The October 2024 Budget announced a fundamental change to the UK's pension landscape. From April 2027, assets held in Small Self-Administered Schemes (SSAS) – which frequently include the commercial properties leased to the members' own companies or loans made to these businesses – will be included in personal estates for Inheritance Tax (IHT) purposes.
SSASs were introduced by the UK Government in 1973. The intended benefits were explicitly to provide greater pension security and incentives for entrepreneurs by allowing pension funds to be invested in ways that could also support the company’s development.
This is the first time that these vital investment vehicles will be subject to estate taxation. The proposed change fundamentally misunderstands the nature and purpose of SSAS funds. They are not just passive savings pots; they are active investment vehicles, facilitating economic growth and development. Pension capital is often directly tied to the sponsoring business's operational stability and growth, ****for example, through the SSAS owning the factory, workshop, warehouse, office, or shop from which businesses trade.
This active contribution to economic growth via commercial property provision and business financing is being overlooked.
Our campaign advocates a policy reconsideration that recognises the unique characteristics of SSAS funds, their crucial role in supporting UK enterprise, thus preventing damaging unintended economic consequences.
Punitive double taxation In order to pay the 40% IHT, beneficiaries must draw down funds from the SSAS which are subject to income tax (45%). The result —an effective rate that can exceed 67%
Retrospective breach of trust For five decades government guidance created a clear, legitimate expectation that sums placed in a SSAS would remain outside an inherited estate. Entrepreneurs relied on that promise when committing both capital and business assets to their pensions. Taxing those same funds now is a retrospective U-turn: it confiscates not only future growth but the original contributions made in trust of an IHT-free outcome.
Forced fire-sales of commercial property SSAS funds often own the factory, shop or office from which a sponsoring business trades. A sudden 40% death-duty bill leaves trustees no choice but to liquidate illiquid assets, frequently below market value, to raise cash for HMRC.
Illiquidity ignored Pensions are supposed to invest long term; the rule assumes every asset can be turned into cash overnight. That misreads the reality of commercial real estate and risks evicting viable firms from their own premises.
No seven-year gifting escape Unlike most personal assets, a SSAS property or loan cannot be transferred during life to fall outside the estate. Death is the only transfer point.
Unique structural disadvantage The “gifting trap” makes SSAS members pay a tax their peers can legally avoid with other assets. The playing field tilts against those who followed official pension advice.
Stifled investment and growth Trustees are freezing property purchases, refurbishments and development projects because a future tax bill could wipe out returns.
Policy made in ignorance Evidence from consultations suggests Government officials were unaware pensions could hold property at all - raising fears that downstream economic damage has not been accounted for.
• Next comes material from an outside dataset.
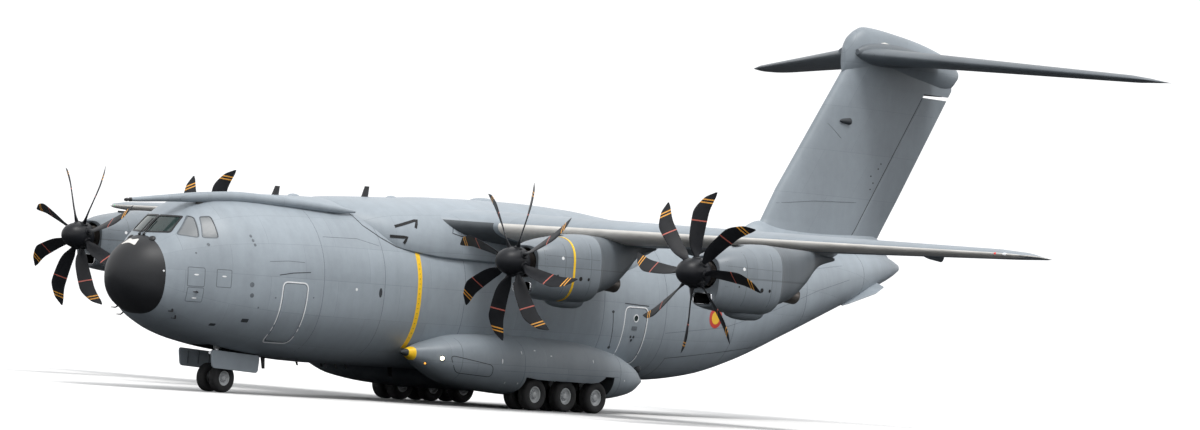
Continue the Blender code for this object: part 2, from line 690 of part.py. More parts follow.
def build_nacelles():
    for name, l, s0, sense in ENGINES:
        side = "left" if l > 0 else "right"
        rings = []
        for aft, w, top, bottom, zc in NACELLE:
            ring = []
            for k in range(12):
                t = 2 * pi * (k + 0.5) / 12
                c, z = cos(t), sin(t)
                b = top - zc if z > 0 else zc - bottom
                r = ((abs(c) / w) ** 2.3 + (abs(z) / b) ** 2.3) ** (-1 / 2.3)
                ring.append(P(l + r * c, s0 + aft, zc + r * z))
            rings.append(ring)
        # engine bay, open at the front behind the spinner
        for aft in (0.50, 4.35):
            rings.insert(0, [P(l + 0.5 * cos(2 * pi * (k + 0.5) / 12), s0 + aft,
                               ENGINE_AXIS_H + 0.5 * sin(2 * pi * (k + 0.5) / 12)) for k in range(12)])
        body = new_object(f"nacelle_{name}", loft(rings), GREY)
        boolean(body, bpy.data.objects[f"cut_wing_{side}"])
        intake = box((l - 0.36, l + 0.36), (s0 + 0.3, s0 + 1.5), (4.02, 4.34))
        boolean(body, cutter(f"cut_intake_{name}", intake))
        block = lathe(((0.30, 0.16), (0.60, 0.18), (0.62, 0.40), (4.20, 0.40)),
                      (l, s0, ENGINE_AXIS_H), (0, 1, 0), 12)
        new_object(f"engine_{name}", block, STEEL)


def blade_mesh(angle, sense, centre):
    """One curved blade, standing on the hub at an angle about the shaft."""
    turn = Matrix.Rotation(angle, 3, "Y")
    rings = []
    for radius, chord, sweep, pitch in BLADE:
        p = radians(pitch)
        # chordwise runs from the leading edge; tangential is +X for a blade standing up
        along = Vector((cos(p) * sense, sin(p), 0))
        thick = Vector((-sin(p) * sense, cos(p), 0))
        ring = []
        for x, z in ((-0.5, 0.0), (-0.12, 0.06), (0.5, 0.0), (-0.12, -0.04)):
            # the blade is swept back against its turning at the tip
            point = along * (x * chord - sweep) + thick * (z * chord + 0.0) + Vector((0, 0, radius))
            if radius > 2.6:
                point.z = 2.665
            ring.append(centre + (turn @ point) * SCALE)
        rings.append(ring)
    return loft(rings)


def build_propellers():
    for name, l, s0, sense in ENGINES:
        profile = [(-0.74, 0.08), (-0.60, 0.29), (-0.30, 0.44), (0.28, SPINNER_R)]
        # the hub turns about the shaft, so its origin lies on the shaft
        hub = lathe(profile, (l, s0, ENGINE_AXIS_H), (0, 1, 0), 10)
        centre = P(l, s0, ENGINE_AXIS_H)
        prop = new_object(f"propeller_{name}", hub, DARK, origin=centre)
        for k in range(8):
            angle = 2 * pi * (k + PROP_PHASE[name]) / 8
            blade = cutter(f"join_blade_{name}_{k}", blade_mesh(angle, sense, centre))
            boolean(prop, blade, "UNION")


# share of a blade spacing by which each propeller is turned at rest
PROP_PHASE = {"left_outboard": 0.12, "left_inboard": 0.35, "right_inboard": 0.2, "right_outboard": 0.55}


# ------------------------------------------------------------ build: tail
def tail_place(l, side):
    s0, chord, h, ratio = linear(TAILPLANE, l)

    def place(x, z):
        return P(side * l, s0 + x * chord, h + z * chord)
    return place, ratio, chord


def fin_place(h):
    s0, chord, ratio = linear(FIN, h)

    def place(x, z):
        return P(z * chord, s0 + x * chord, h)
    return place, ratio * 2, chord


def build_tail():
    hull_cut = bpy.data.objects["cut_fuselage_hull"]
    # fin, cut away behind for the rudder
    low, high = RUDDER_H
    below, above = low - RUDDER_GAP[0], high + RUDDER_GAP[1]
    rings = []
    cuts = [(h, 0.95) for h in breaks(FIN, FIN[0][0], below)]
    cuts += [(h, RUDDER_HINGE) for h in breaks(FIN, below + STEP, above - STEP)]
    cuts += [(h, 0.955) for h in (above, FIN[-1][0] - 0.03)]
    for h, end in cuts:
        place, ratio, chord = fin_place(h)
        last = end if end > 0.8 else end - thickness(end) * ratio - CLEAR / chord
        rings.append(surface_ring(place, ratio, 0.68, last))
    fin = new_object("fin", loft(rings), GREY)
    boolean(fin, hull_cut)
    bm = flap_mesh(fin_place, breaks(FIN, low, high), RUDDER_HINGE)
    ends = [fin_place(h)[0](RUDDER_HINGE, 0) for h in (low, high)]
    new_object("rudder", bm, GREY, origin=(ends[0] + ends[1]) / 2)
    AXES["rudder"] = (tuple((ends[0] + ends[1]) / 2), tuple((ends[1] - ends[0]).normalized()))

    # fairing on top of the fin
    rings, cut_rings = [], []
    for grow, out in ((0.0, rings), (FIT, cut_rings)):
        for s, w, top, bottom in FIN_CAP:
            zc = (top + bottom) / 2
            ring = []
            for k in range(12):
                t = 2 * pi * (k + 0.5) / 12
                c, z = cos(t), sin(t)
                r = ((abs(c) / (w + grow)) ** 2.4 + (abs(z) / (top - zc + grow)) ** 2.4) ** (-1 / 2.4)
                ring.append(P(r * c, s, zc + r * z))
            out.append(ring)
    cap = new_object("fin_cap", loft(rings), GREY)
    fin_top = cutter("cut_fin_top", loft([surface_ring(*fin_place(h)[:2], 0.68, 0.955, 0.0012) for h in (12.5, 12.972)]))
    boolean(cap, fin_top)
    # tailplane: one piece through the cap
    rings = []
    (inner, outer), gap = ELEVATOR_L, END_GAP
    half = [(l, 1.0) for l in breaks(TAILPLANE, 0.0, inner - gap)]
    half += [(l, ELEVATOR_HINGE) for l in breaks(TAILPLANE, inner - gap + STEP, outer + gap - STEP)]
    half += [(l, 1.0) for l in breaks(TAILPLANE, outer + gap, TAILPLANE[-1][0])]
    table = [(-l, end) for l, end in reversed(half[1:])] + half
    for grow, out in ((0.0, []), (0.0015, [])):
        for l, end in table:
            place, ratio, chord = tail_place(abs(l), 1 if l >= 0 else -1)
            last = end if end == 1.0 else end - thickness(end) * ratio - CLEAR / chord
            out.append(surface_ring(place, ratio, 0.64, last, grow))
        if grow == 0.0:
            new_object("tailplane", loft(out), GREY)
        else:
            boolean(cap, cutter("cut_tailplane", loft(out)))
    for side, name in ((1, "left"), (-1, "right")):
        l0, l1 = ELEVATOR_L
        bm = flap_mesh(lambda q: tail_place(q, side), breaks(TAILPLANE, l0, l1), ELEVATOR_HINGE)
        ends = [tail_place(l, side)[0](ELEVATOR_HINGE, 0) for l in (l0, l1)]
        new_object(f"elevator_{name}", bm, GREY, origin=(ends[0] + ends[1]) / 2)
        AXES[f"elevator_{name}"] = (tuple((ends[0] + ends[1]) / 2), tuple((ends[1] - ends[0]).normalized()))
        # strake low on the tail
        rows = []
        for s, out_l, w in ((36.6, 1.25, 0.05), (38.2, 1.55, 0.05), (38.9, 1.35, 0.04)):
            hw, top, bottom, zc = fuselage_at(s)
            h = bottom + 0.32
            rows.append([P(side * 0.3, s, h + 0.30 - w), P(side * out_l, s, h - 0.10 - w),
                         P(side * out_l, s, h - 0.10 + w), P(side * 0.3, s, h + 0.30 + w)])
        strake = new_object(f"tail_strake_{name}", loft(rows), GREY, smooth=0)
        boolean(strake, hull_cut)


# ------------------------------------------------------------ build: gear
def twin_profile(radius, width, half_gap, axle_r, rim_r):
    """Half-profile of two tyres joined by their axle, from one side to the other."""
    side = [
        (half_gap + width * 0.95, rim_r), (half_gap + width, radius * 0.82),
        (half_gap + width * 0.82, radius), (half_gap + width * 0.18, radius),
        (half_gap, axle_r),
    ]
    return [(-a, r) for a, r in side] + [(a, r) for a, r in reversed(side)]


def build_wheels(name, l, s, radius, width, half_gap, axle_r, rim_r):
    h = radius * cos(pi / TYRE_SIDES)
    profile = twin_profile(radius, width, half_gap, axle_r, rim_r)
    bm = lathe(profile, (l, s, h), (1, 0, 0), TYRE_SIDES)
    return new_object(name, bm, TYRE, origin=P(l, s, h))


def build_sponsons():
    hull_cut = bpy.data.objects["cut_fuselage_hull"]
    for side, name in ((1, "left"), (-1, "right")):
        rings = []
        for s, lc, hc, w, up, down in SPONSON:
            ring = []
            for k in range(14):
                t = 2 * pi * (k + 0.5) / 14
                c, z = cos(t), sin(t)
                b = up if z > 0 else down
                r = ((abs(c) / w) ** 2.5 + (abs(z) / b) ** 2.5) ** (-1 / 2.5)
                ring.append(P(side * (lc + r * c), s, hc + r * z))
            rings.append(ring)
        sponson = new_object(f"sponson_{name}", loft(rings), GREY)
        boolean(sponson, hull_cut)
        bay = sorted((side * 2.36, side * 3.80))
        boolean(sponson, cutter(f"cut_wheel_bay_{name}", box(bay, (16.20, 20.90), (0.0, 1.30))))

        # legs: a beam under the bay roof carries three trailing arms with their bearings
        centre = side * MAIN_TRACK_L
        beam = box((centre - 0.10, centre + 0.10), (16.30, 20.80), (1.12, 1.298))
        legs = new_object(f"main_gear_legs_{name}", beam, STEEL, smooth=0)
        axle_h = MAIN_TYRE_R * cos(pi / TYRE_SIDES)
        for number, s in enumerate(MAIN_GEAR_S, 1):
            outline = [(s + a, h) for a, h in (
                (-0.42, 1.20), (-0.20, axle_h + 0.25), (-0.18, axle_h - 0.07), (-0.07, axle_h - 0.18),
                (0.07, axle_h - 0.18), (0.18, axle_h - 0.07), (0.18, axle_h + 0.07),
                (0.05, axle_h + 0.25), (-0.16, 1.20))]
            arm = prism(outline, centre - 0.085, centre + 0.085)
            boolean(legs, cutter(f"join_arm_{number}_{name}", arm), "UNION")
            bore = tube((centre - 0.3, s, axle_h), (centre + 0.3, s, axle_h), 0.118, 8)
            boolean(legs, cutter(f"cut_bearing_{number}_{name}", bore))
            build_wheels(f"main_wheels_{name}_{number}", centre, s, MAIN_TYRE_R, MAIN_TYRE_W,
                         0.12, 0.095, 0.27)


def build_nose_gear():
    s, axle_h = NOSE_GEAR_S, NOSE_TYRE_R * cos(pi / TYRE_SIDES)
    # fixed upper leg up to the cockpit floor, with a drag brace
    top = COCKPIT_FLOOR_H - 0.10 - FIT
    leg = new_object("nose_gear_leg", tube((0, s, 1.42), (0, s, top), 0.13, 10), STEEL)
    boolean(leg, cutter("join_nose_brace", tube((0, s, 1.75), (0, s - 0.90, top - 0.10), 0.06, 6)), "UNION")
    # steered lower leg with its fork block and bearing
    steer = new_object("nose_steering", tube((0, s, axle_h), (0, s, 1.42 - CLEAR / 2), 0.085, 8), STEEL,
                       origin=P(0, s, 0.9))
    collar = tube((0, s, 1.22), (0, s, 1.36), 0.16, 10)
    boolean(steer, cutter("join_steer_collar", collar), "UNION")
    bearing = tube((-0.085, s, axle_h), (0.085, s, axle_h), 0.15, 8)
    boolean(steer, cutter("join_nose_bearing", bearing), "UNION")
    bore = tube((-0.3, s, axle_h), (0.3, s, axle_h), 0.101, 8)
    boolean(steer, cutter("cut_nose_bearing", bore))
    build_wheels("nose_wheels", 0, s, NOSE_TYRE_R, NOSE_TYRE_W, 0.12, 0.08, 0.23)

    # doors that stand open on both sides of the bay
    for side, name in ((1, "left"), (-1, "right")):
        outline = [(3.95, 1.40), (6.25, 1.28), (6.20, 0.70), (4.05, 0.80)]
        l0 = side * (BAY_L[1] + 0.012)
        door = prism(outline, l0, l0 + side * 0.06)
        obj = new_object(f"nose_gear_door_{name}", door, GREY, smooth=0)
        boolean(obj, bpy.data.objects["cut_fuselage_hull"])


def main():
    clear_scene()
    build_fuselage()
    build_doors()
    build_cockpit()
    build_wing()
    build_nacelles()
    build_propellers()
    build_tail()
    build_sponsons()
    build_nose_gear()


main()
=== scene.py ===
"""Looks of the high-wing military transport plane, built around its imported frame.

Sizes are full-size metres, as in the model's own tables, and P() halves them:
l to port, s aft from the nose tip, h up from the ground.
"""

from math import acos, cos, pi, radians, sin, sqrt

import bmesh
import bpy
import numpy as np
from mathutils import Matrix, Vector


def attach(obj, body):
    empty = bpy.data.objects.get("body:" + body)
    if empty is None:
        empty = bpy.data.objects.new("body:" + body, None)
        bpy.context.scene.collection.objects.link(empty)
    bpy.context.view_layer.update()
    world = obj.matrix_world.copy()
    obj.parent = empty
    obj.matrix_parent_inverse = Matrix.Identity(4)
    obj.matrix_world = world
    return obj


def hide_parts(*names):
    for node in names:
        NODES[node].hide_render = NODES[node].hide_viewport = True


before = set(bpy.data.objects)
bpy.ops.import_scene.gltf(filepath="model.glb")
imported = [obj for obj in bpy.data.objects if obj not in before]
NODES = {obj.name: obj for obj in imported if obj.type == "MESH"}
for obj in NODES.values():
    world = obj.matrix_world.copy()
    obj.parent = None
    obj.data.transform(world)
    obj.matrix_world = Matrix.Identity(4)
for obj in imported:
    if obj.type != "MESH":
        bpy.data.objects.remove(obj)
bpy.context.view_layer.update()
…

Disruption of trading businesses and local jobs Tenant companies, including the sponsoring employer, may be forced from their workplace if the SSAS must sell the property to settle IHT.
Identical asset, different relief The same premises qualify for Business Property Relief when held directly by the company, yet receive none when owned via a SSAS, penalising productive firms and their landlords for using the very pension vehicle government policy has encouraged for over 50 years.